Work to complete:
Copy every line, leaving nothing out and adding nothing.
— Begin Information supplied —
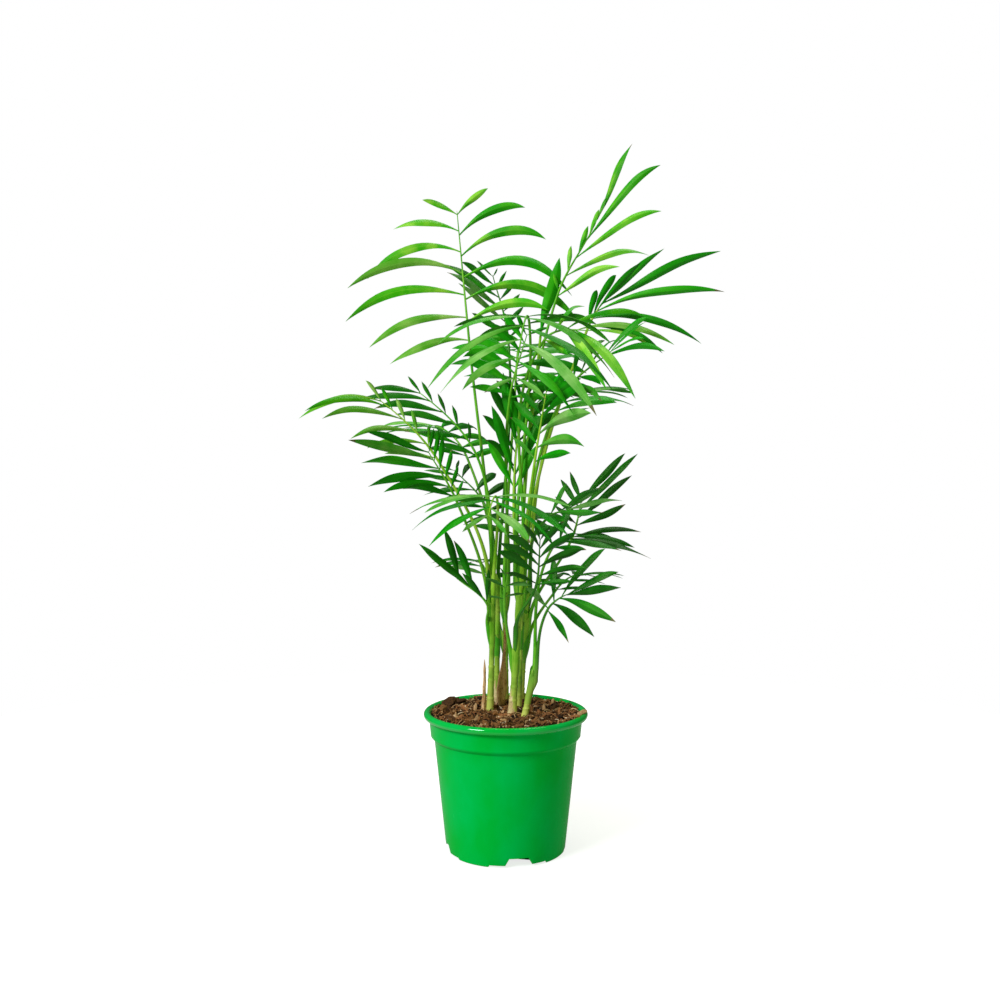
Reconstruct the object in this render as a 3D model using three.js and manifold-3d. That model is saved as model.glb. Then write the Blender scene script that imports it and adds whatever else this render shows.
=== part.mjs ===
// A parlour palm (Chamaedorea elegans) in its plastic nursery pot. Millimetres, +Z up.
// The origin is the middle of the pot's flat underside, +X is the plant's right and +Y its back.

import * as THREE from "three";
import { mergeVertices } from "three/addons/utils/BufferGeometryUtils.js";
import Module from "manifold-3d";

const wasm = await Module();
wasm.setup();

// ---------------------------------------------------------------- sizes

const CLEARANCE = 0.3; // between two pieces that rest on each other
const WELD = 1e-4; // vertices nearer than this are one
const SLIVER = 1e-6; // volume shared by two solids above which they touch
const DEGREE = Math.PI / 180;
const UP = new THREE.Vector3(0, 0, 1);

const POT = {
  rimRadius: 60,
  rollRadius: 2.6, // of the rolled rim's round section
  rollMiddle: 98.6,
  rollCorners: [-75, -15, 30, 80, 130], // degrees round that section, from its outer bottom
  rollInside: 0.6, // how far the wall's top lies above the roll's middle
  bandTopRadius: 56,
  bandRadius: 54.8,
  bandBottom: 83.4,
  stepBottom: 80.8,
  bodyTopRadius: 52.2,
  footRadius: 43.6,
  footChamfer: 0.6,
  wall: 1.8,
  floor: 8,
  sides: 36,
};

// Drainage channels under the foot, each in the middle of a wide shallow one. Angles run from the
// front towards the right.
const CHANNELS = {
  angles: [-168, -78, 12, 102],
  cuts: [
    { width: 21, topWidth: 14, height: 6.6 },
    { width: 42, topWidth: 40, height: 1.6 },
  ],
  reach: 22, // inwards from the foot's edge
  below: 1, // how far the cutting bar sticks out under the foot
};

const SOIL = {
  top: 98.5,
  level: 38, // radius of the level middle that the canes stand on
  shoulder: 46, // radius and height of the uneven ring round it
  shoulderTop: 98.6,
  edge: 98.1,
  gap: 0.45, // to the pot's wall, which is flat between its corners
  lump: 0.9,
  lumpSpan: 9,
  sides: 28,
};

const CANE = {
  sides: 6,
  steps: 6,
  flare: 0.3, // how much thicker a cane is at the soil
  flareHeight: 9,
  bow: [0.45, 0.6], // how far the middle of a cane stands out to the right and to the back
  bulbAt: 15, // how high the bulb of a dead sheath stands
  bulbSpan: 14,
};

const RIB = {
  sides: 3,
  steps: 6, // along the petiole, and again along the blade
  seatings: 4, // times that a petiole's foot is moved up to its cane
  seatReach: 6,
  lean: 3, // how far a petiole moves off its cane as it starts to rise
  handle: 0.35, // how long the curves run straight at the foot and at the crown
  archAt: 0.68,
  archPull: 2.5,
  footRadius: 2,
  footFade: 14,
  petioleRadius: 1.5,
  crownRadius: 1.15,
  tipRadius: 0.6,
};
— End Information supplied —
Task response:
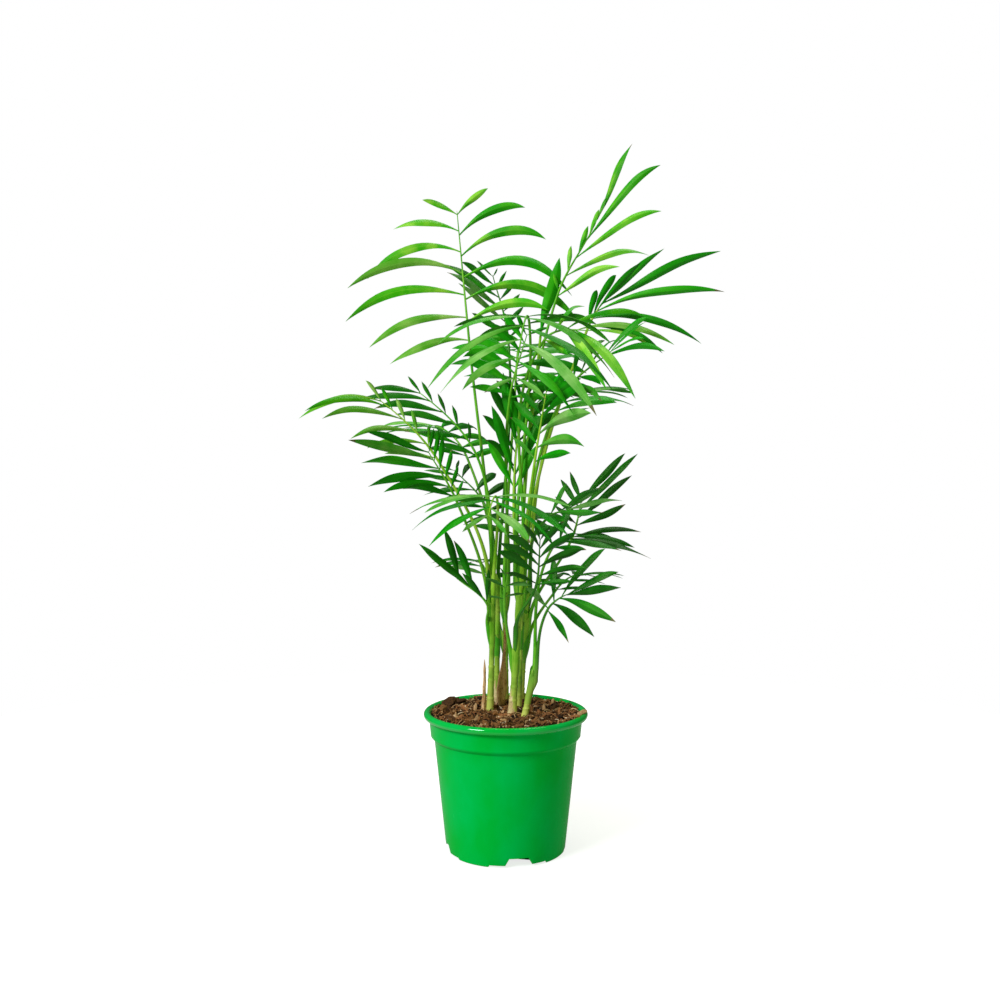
Reconstruct the object in this render as a 3D model using three.js and manifold-3d. That model is saved as model.glb. Then write the Blender scene script that imports it and adds whatever else this render shows.
=== part.mjs ===
// A parlour palm (Chamaedorea elegans) in its plastic nursery pot. Millimetres, +Z up.
// The origin is the middle of the pot's flat underside, +X is the plant's right and +Y its back.

import * as THREE from "three";
import { mergeVertices } from "three/addons/utils/BufferGeometryUtils.js";
import Module from "manifold-3d";

const wasm = await Module();
wasm.setup();

// ---------------------------------------------------------------- sizes

const CLEARANCE = 0.3; // between two pieces that rest on each other
const WELD = 1e-4; // vertices nearer than this are one
const SLIVER = 1e-6; // volume shared by two solids above which they touch
const DEGREE = Math.PI / 180;
const UP = new THREE.Vector3(0, 0, 1);

const POT = {
  rimRadius: 60,
  rollRadius: 2.6, // of the rolled rim's round section
  rollMiddle: 98.6,
  rollCorners: [-75, -15, 30, 80, 130], // degrees round that section, from its outer bottom
  rollInside: 0.6, // how far the wall's top lies above the roll's middle
  bandTopRadius: 56,
  bandRadius: 54.8,
  bandBottom: 83.4,
  stepBottom: 80.8,
  bodyTopRadius: 52.2,
  footRadius: 43.6,
  footChamfer: 0.6,
  wall: 1.8,
  floor: 8,
  sides: 36,
};

// Drainage channels under the foot, each in the middle of a wide shallow one. Angles run from the
// front towards the right.
const CHANNELS = {
  angles: [-168, -78, 12, 102],
  cuts: [
    { width: 21, topWidth: 14, height: 6.6 },
    { width: 42, topWidth: 40, height: 1.6 },
  ],
  reach: 22, // inwards from the foot's edge
  below: 1, // how far the cutting bar sticks out under the foot
};

const SOIL = {
  top: 98.5,
  level: 38, // radius of the level middle that the canes stand on
  shoulder: 46, // radius and height of the uneven ring round it
  shoulderTop: 98.6,
  edge: 98.1,
  gap: 0.45, // to the pot's wall, which is flat between its corners
  lump: 0.9,
  lumpSpan: 9,
  sides: 28,
};

const CANE = {
  sides: 6,
  steps: 6,
  flare: 0.3, // how much thicker a cane is at the soil
  flareHeight: 9,
  bow: [0.45, 0.6], // how far the middle of a cane stands out to the right and to the back
  bulbAt: 15, // how high the bulb of a dead sheath stands
  bulbSpan: 14,
};

const RIB = {
  sides: 3,
  steps: 6, // along the petiole, and again along the blade
  seatings: 4, // times that a petiole's foot is moved up to its cane
  seatReach: 6,
  lean: 3, // how far a petiole moves off its cane as it starts to rise
  handle: 0.35, // how long the curves run straight at the foot and at the crown
  archAt: 0.68,
  archPull: 2.5,
  footRadius: 2,
  footFade: 14,
  petioleRadius: 1.5,
  crownRadius: 1.15,
  tipRadius: 0.6,
};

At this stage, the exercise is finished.